水鏡

日々

さざなみ

風が吹くと水面に波が立つね。波はいずれぴたっと収まって水面がまさに静かになる。まるで鏡の板のようになってそこに水が満たされていることすら分からなくなるね。それも束の間でまた風が吹くとそれに応じて波が立つ。それの繰り返しだね。そんな風にあなたも確認するがために揺れてそこに波が立つ事でパッと現れるね。何もしないと波は消えてなくなる。それは鏡ではなくてあなたであるという確認のためにわざと波立たせている。

完璧

そう、普段のあなたは真っ平らなんだけど、それは完璧すぎてあなたがそこにいる事すらわからなくなるね。だから、わざわざ揺らして確かめているんだね。波風が立つとあなたはあなた自身を憂いでいるけれど、それをしているのも実はあなたなんだよね。それでやっぱり静かな方がいいと言っている。

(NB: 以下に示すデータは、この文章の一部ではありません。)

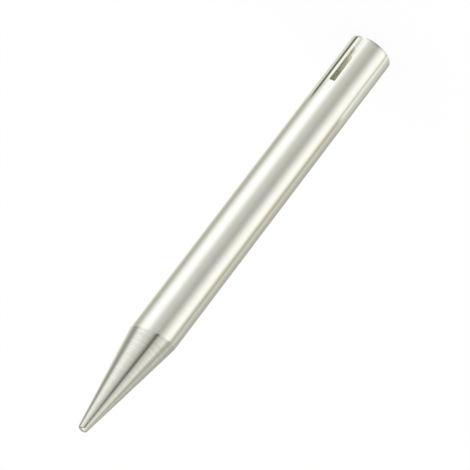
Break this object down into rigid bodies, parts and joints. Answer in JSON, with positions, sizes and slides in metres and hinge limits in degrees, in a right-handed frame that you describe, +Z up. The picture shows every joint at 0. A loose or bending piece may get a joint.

初めからそうなっているのに。じっとしていればそれだけで完璧なのになんだか変だね。あなたは何もしなくてもそれだけでいいんだよ。

下手な考え

あなたはあれこれと不本意ながら波風を起こしている。いやわざとかもしれないね。いずれにせよ、それで波が起こると誰がそんなことをやっているのかと騒いでいる。自作自演とはこのことだけど、当の本人のあなたはいたって大真面目に演じている。もちろんその原因はあなたであることは間違いないね。そこにいるのはあなたしかいないんだから。あれこれとありもしないことを考えて不安になっている。そうやってあなたはあなたであることをそこで確認しているわけだけど、そんな事しなくてもそこには初めから豊かな水が湛えられている。だから何もしなくてもそれだけで大丈夫だよ。上手くいってもいかなくてもそれは単なるさざなみ。ずっとあなたは静かに満ち溢れているのだからね。